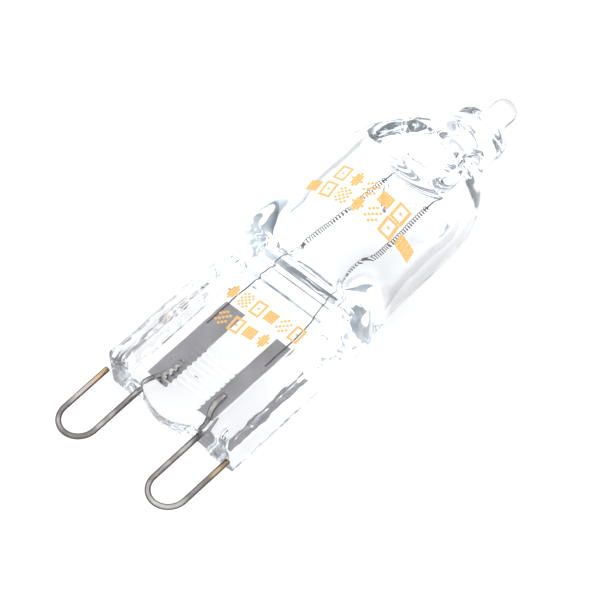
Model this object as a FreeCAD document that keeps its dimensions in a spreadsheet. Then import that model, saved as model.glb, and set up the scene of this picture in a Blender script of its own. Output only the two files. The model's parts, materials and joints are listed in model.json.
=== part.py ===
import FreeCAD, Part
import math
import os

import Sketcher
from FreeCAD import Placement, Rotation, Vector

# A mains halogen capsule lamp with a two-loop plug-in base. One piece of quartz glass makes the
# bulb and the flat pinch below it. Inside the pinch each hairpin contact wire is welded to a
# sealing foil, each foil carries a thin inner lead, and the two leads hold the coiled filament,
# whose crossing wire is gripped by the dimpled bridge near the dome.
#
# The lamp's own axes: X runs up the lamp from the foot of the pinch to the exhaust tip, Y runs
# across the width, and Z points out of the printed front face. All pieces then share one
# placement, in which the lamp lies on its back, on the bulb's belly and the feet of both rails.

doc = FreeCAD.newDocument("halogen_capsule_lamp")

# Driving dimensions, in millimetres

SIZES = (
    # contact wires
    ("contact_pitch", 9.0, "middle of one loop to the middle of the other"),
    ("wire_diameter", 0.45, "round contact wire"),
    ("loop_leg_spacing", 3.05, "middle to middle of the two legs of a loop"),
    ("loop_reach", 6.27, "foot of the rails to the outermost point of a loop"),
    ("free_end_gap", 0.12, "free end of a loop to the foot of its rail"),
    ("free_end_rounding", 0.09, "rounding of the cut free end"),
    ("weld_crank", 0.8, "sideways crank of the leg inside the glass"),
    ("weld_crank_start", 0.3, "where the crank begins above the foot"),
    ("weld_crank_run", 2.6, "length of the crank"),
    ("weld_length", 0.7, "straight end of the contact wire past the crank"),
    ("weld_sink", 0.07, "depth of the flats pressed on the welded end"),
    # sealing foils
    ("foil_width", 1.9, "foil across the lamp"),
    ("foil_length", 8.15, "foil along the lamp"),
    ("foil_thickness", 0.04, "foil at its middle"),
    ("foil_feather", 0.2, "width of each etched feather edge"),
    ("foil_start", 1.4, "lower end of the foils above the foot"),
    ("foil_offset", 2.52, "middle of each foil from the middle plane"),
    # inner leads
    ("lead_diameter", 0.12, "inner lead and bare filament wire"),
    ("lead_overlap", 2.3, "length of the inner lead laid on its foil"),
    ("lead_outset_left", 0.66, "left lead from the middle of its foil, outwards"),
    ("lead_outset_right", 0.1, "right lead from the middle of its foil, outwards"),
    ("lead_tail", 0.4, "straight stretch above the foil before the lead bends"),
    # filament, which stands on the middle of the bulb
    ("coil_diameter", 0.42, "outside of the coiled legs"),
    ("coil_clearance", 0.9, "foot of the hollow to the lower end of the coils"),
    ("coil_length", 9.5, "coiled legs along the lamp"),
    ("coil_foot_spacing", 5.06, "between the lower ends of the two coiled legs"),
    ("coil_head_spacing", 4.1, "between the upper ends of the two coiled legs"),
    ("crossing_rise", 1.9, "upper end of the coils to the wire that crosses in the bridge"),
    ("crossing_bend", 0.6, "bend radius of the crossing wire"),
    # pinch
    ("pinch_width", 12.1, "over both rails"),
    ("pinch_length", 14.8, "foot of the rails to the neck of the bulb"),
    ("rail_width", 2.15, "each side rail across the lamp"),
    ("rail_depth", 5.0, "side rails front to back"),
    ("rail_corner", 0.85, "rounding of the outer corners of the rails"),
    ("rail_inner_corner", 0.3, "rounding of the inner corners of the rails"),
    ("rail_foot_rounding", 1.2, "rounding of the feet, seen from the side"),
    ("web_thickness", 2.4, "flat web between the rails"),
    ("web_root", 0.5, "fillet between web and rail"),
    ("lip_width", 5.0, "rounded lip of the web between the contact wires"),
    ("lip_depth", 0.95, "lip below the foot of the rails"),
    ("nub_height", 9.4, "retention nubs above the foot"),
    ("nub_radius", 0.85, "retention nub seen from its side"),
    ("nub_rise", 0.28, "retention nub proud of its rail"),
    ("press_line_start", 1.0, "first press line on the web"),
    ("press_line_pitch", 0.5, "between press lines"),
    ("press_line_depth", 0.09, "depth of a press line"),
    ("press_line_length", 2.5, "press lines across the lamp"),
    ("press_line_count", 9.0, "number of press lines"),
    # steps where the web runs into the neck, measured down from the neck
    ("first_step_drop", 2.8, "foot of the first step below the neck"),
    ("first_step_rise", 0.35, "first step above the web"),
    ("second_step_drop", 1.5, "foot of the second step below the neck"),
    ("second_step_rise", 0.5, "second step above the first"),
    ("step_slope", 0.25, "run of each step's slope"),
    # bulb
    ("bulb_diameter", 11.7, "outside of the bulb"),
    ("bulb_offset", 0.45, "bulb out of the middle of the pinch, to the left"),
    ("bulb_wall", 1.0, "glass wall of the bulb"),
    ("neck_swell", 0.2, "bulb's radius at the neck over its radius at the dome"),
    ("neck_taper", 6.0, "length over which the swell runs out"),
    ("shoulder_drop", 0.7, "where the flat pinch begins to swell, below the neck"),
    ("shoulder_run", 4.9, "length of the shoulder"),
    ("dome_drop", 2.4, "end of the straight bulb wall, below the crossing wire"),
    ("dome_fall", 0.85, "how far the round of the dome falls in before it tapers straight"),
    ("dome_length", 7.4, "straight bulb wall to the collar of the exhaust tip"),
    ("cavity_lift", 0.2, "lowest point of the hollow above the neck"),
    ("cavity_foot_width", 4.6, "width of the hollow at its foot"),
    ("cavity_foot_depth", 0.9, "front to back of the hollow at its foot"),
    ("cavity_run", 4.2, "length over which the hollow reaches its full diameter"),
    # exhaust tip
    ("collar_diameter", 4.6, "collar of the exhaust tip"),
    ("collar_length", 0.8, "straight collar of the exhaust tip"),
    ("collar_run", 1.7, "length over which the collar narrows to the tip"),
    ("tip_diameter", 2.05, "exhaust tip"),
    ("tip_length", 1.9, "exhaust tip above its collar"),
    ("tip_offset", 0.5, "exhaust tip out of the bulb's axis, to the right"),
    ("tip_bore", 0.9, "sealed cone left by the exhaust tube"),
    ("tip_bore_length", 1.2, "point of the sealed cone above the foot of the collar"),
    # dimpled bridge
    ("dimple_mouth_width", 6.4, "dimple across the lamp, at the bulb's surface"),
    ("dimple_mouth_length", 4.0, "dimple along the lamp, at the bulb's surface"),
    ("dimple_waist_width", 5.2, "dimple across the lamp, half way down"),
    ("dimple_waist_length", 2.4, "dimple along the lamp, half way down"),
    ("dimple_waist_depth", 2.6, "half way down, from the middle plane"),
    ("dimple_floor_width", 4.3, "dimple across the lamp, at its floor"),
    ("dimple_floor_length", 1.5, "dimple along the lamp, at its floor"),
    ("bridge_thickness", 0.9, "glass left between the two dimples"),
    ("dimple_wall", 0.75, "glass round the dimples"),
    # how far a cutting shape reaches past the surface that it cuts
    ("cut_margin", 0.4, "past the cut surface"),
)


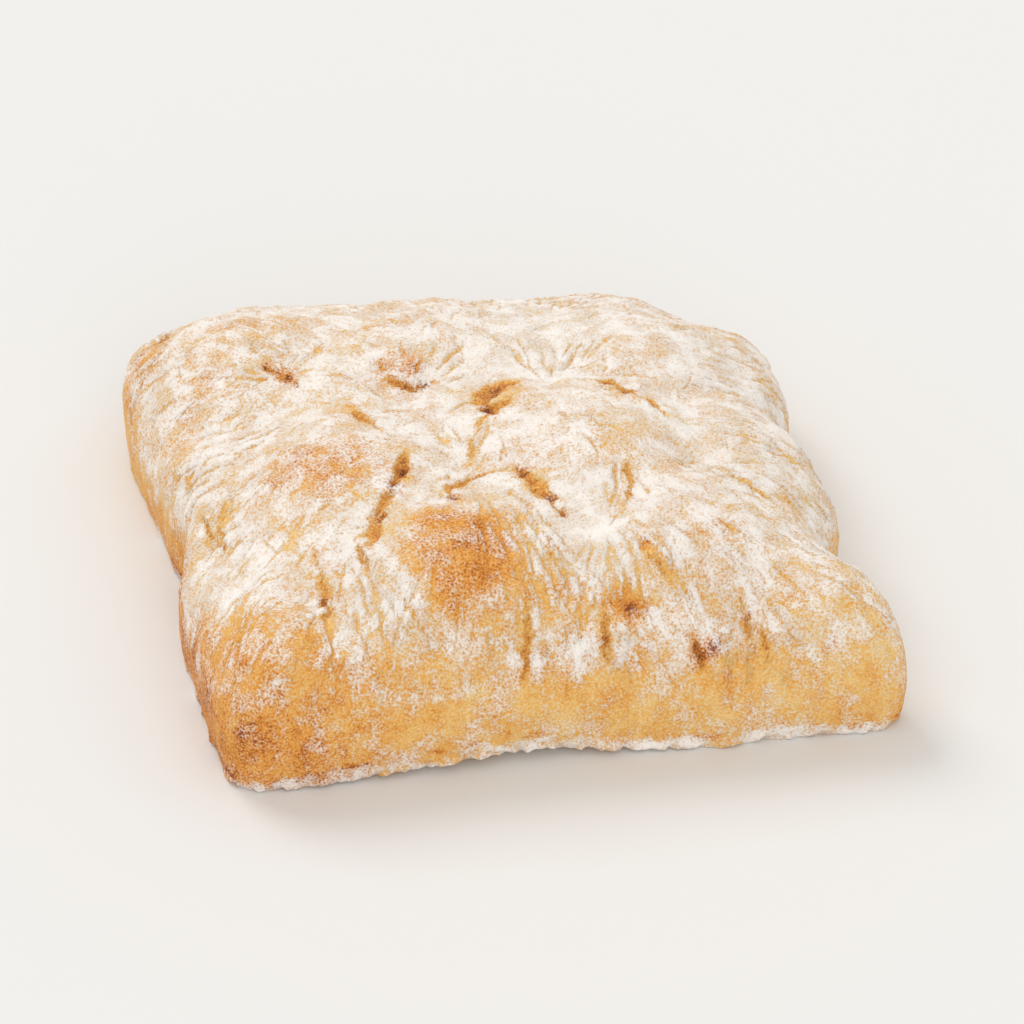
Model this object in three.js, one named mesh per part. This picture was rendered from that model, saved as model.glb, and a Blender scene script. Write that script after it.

*Your objective*: Set down all of the data above, word for word.

*The solution*:
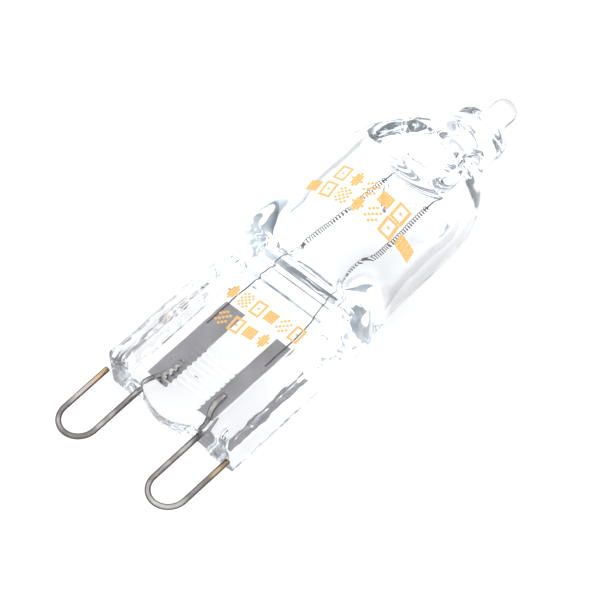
Model this object as a FreeCAD document that keeps its dimensions in a spreadsheet. Then import that model, saved as model.glb, and set up the scene of this picture in a Blender script of its own. Output only the two files. The model's parts, materials and joints are listed in model.json.
=== part.py ===
import FreeCAD, Part
import math
import os

import Sketcher
from FreeCAD import Placement, Rotation, Vector

# A mains halogen capsule lamp with a two-loop plug-in base. One piece of quartz glass makes the
# bulb and the flat pinch below it. Inside the pinch each hairpin contact wire is welded to a
# sealing foil, each foil carries a thin inner lead, and the two leads hold the coiled filament,
# whose crossing wire is gripped by the dimpled bridge near the dome.
#
# The lamp's own axes: X runs up the lamp from the foot of the pinch to the exhaust tip, Y runs
# across the width, and Z points out of the printed front face. All pieces then share one
# placement, in which the lamp lies on its back, on the bulb's belly and the feet of both rails.

doc = FreeCAD.newDocument("halogen_capsule_lamp")

# Driving dimensions, in millimetres

SIZES = (
    # contact wires
    ("contact_pitch", 9.0, "middle of one loop to the middle of the other"),
    ("wire_diameter", 0.45, "round contact wire"),
    ("loop_leg_spacing", 3.05, "middle to middle of the two legs of a loop"),
    ("loop_reach", 6.27, "foot of the rails to the outermost point of a loop"),
    ("free_end_gap", 0.12, "free end of a loop to the foot of its rail"),
    ("free_end_rounding", 0.09, "rounding of the cut free end"),
    ("weld_crank", 0.8, "sideways crank of the leg inside the glass"),
    ("weld_crank_start", 0.3, "where the crank begins above the foot"),
    ("weld_crank_run", 2.6, "length of the crank"),
    ("weld_length", 0.7, "straight end of the contact wire past the crank"),
    ("weld_sink", 0.07, "depth of the flats pressed on the welded end"),
    # sealing foils
    ("foil_width", 1.9, "foil across the lamp"),
    ("foil_length", 8.15, "foil along the lamp"),
    ("foil_thickness", 0.04, "foil at its middle"),
    ("foil_feather", 0.2, "width of each etched feather edge"),
    ("foil_start", 1.4, "lower end of the foils above the foot"),
    ("foil_offset", 2.52, "middle of each foil from the middle plane"),
    # inner leads
    ("lead_diameter", 0.12, "inner lead and bare filament wire"),
    ("lead_overlap", 2.3, "length of the inner lead laid on its foil"),
    ("lead_outset_left", 0.66, "left lead from the middle of its foil, outwards"),
    ("lead_outset_right", 0.1, "right lead from the middle of its foil, outwards"),
    ("lead_tail", 0.4, "straight stretch above the foil before the lead bends"),
    # filament, which stands on the middle of the bulb
    ("coil_diameter", 0.42, "outside of the coiled legs"),
    ("coil_clearance", 0.9, "foot of the hollow to the lower end of the coils"),
    ("coil_length", 9.5, "coiled legs along the lamp"),
    ("coil_foot_spacing", 5.06, "between the lower ends of the two coiled legs"),
    ("coil_head_spacing", 4.1, "between the upper ends of the two coiled legs"),
    ("crossing_rise", 1.9, "upper end of the coils to the wire that crosses in the bridge"),
    ("crossing_bend", 0.6, "bend radius of the crossing wire"),
    # pinch
    ("pinch_width", 12.1, "over both rails"),
    ("pinch_length", 14.8, "foot of the rails to the neck of the bulb"),
    ("rail_width", 2.15, "each side rail across the lamp"),
    ("rail_depth", 5.0, "side rails front to back"),
    ("rail_corner", 0.85, "rounding of the outer corners of the rails"),
    ("rail_inner_corner", 0.3, "rounding of the inner corners of the rails"),
    ("rail_foot_rounding", 1.2, "rounding of the feet, seen from the side"),
    ("web_thickness", 2.4, "flat web between the rails"),
    ("web_root", 0.5, "fillet between web and rail"),
    ("lip_width", 5.0, "rounded lip of the web between the contact wires"),
    ("lip_depth", 0.95, "lip below the foot of the rails"),
    ("nub_height", 9.4, "retention nubs above the foot"),
    ("nub_radius", 0.85, "retention nub seen from its side"),
    ("nub_rise", 0.28, "retention nub proud of its rail"),
    ("press_line_start", 1.0, "first press line on the web"),
    ("press_line_pitch", 0.5, "between press lines"),
    ("press_line_depth", 0.09, "depth of a press line"),
    ("press_line_length", 2.5, "press lines across the lamp"),
    ("press_line_count", 9.0, "number of press lines"),
    # steps where the web runs into the neck, measured down from the neck
    ("first_step_drop", 2.8, "foot of the first step below the neck"),
    ("first_step_rise", 0.35, "first step above the web"),
    ("second_step_drop", 1.5, "foot of the second step below the neck"),
    ("second_step_rise", 0.5, "second step above the first"),
    ("step_slope", 0.25, "run of each step's slope"),
    # bulb
    ("bulb_diameter", 11.7, "outside of the bulb"),
    ("bulb_offset", 0.45, "bulb out of the middle of the pinch, to the left"),
    ("bulb_wall", 1.0, "glass wall of the bulb"),
    ("neck_swell", 0.2, "bulb's radius at the neck over its radius at the dome"),
    ("neck_taper", 6.0, "length over which the swell runs out"),
    ("shoulder_drop", 0.7, "where the flat pinch begins to swell, below the neck"),
    ("shoulder_run", 4.9, "length of the shoulder"),
    ("dome_drop", 2.4, "end of the straight bulb wall, below the crossing wire"),
    ("dome_fall", 0.85, "how far the round of the dome falls in before it tapers straight"),
    ("dome_length", 7.4, "straight bulb wall to the collar of the exhaust tip"),
    ("cavity_lift", 0.2, "lowest point of the hollow above the neck"),
    ("cavity_foot_width", 4.6, "width of the hollow at its foot"),
    ("cavity_foot_depth", 0.9, "front to back of the hollow at its foot"),
    ("cavity_run", 4.2, "length over which the hollow reaches its full diameter"),
    # exhaust tip
    ("collar_diameter", 4.6, "collar of the exhaust tip"),
    ("collar_length", 0.8, "straight collar of the exhaust tip"),
    ("collar_run", 1.7, "length over which the collar narrows to the tip"),
    ("tip_diameter", 2.05, "exhaust tip"),
    ("tip_length", 1.9, "exhaust tip above its collar"),
    ("tip_offset", 0.5, "exhaust tip out of the bulb's axis, to the right"),
    ("tip_bore", 0.9, "sealed cone left by the exhaust tube"),
    ("tip_bore_length", 1.2, "point of the sealed cone above the foot of the collar"),
    # dimpled bridge
    ("dimple_mouth_width", 6.4, "dimple across the lamp, at the bulb's surface"),
    ("dimple_mouth_length", 4.0, "dimple along the lamp, at the bulb's surface"),
    ("dimple_waist_width", 5.2, "dimple across the lamp, half way down"),
    ("dimple_waist_length", 2.4, "dimple along the lamp, half way down"),
    ("dimple_waist_depth", 2.6, "half way down, from the middle plane"),
    ("dimple_floor_width", 4.3, "dimple across the lamp, at its floor"),
    ("dimple_floor_length", 1.5, "dimple along the lamp, at its floor"),
    ("bridge_thickness", 0.9, "glass left between the two dimples"),
    ("dimple_wall", 0.75, "glass round the dimples"),
    # how far a cutting shape reaches past the surface that it cuts
    ("cut_margin", 0.4, "past the cut surface"),
)


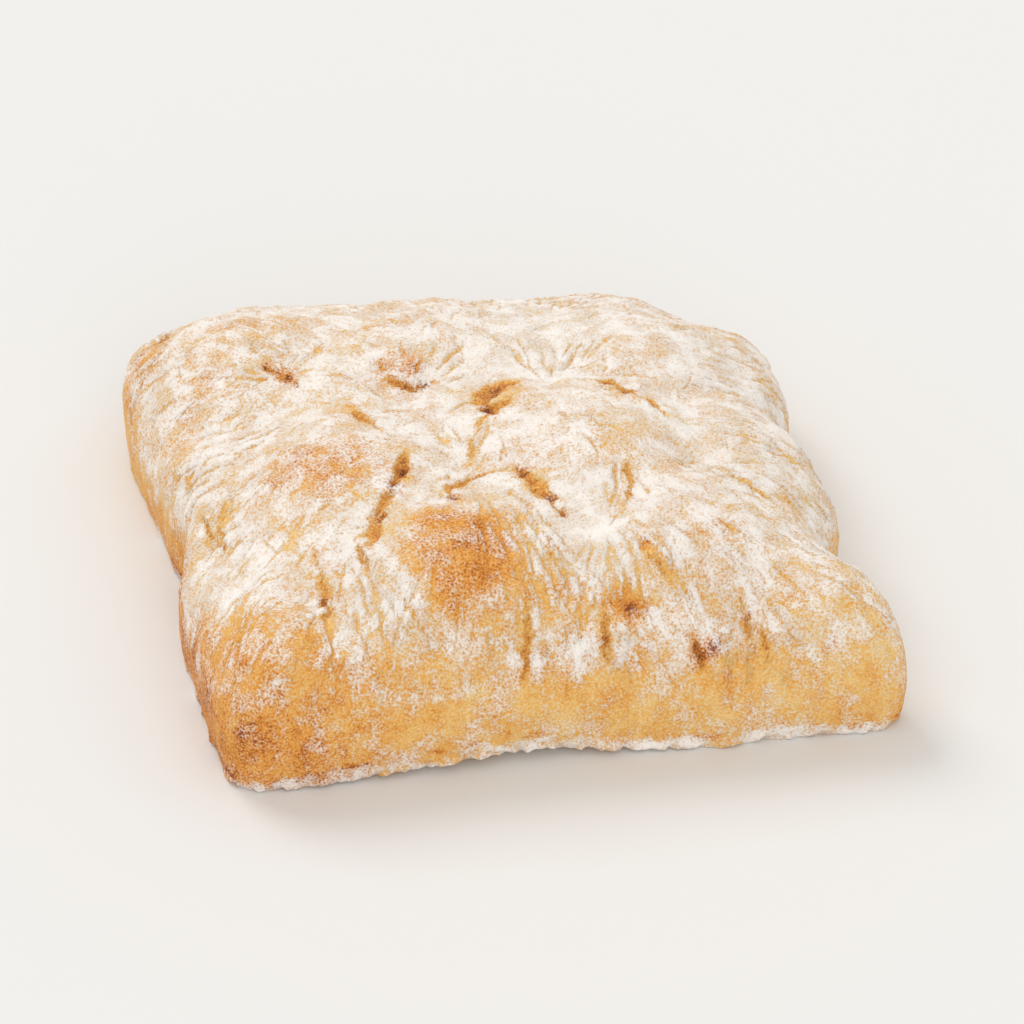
Model this object in three.js, one named mesh per part. This picture was rendered from that model, saved as model.glb, and a Blender scene script. Write that script after it.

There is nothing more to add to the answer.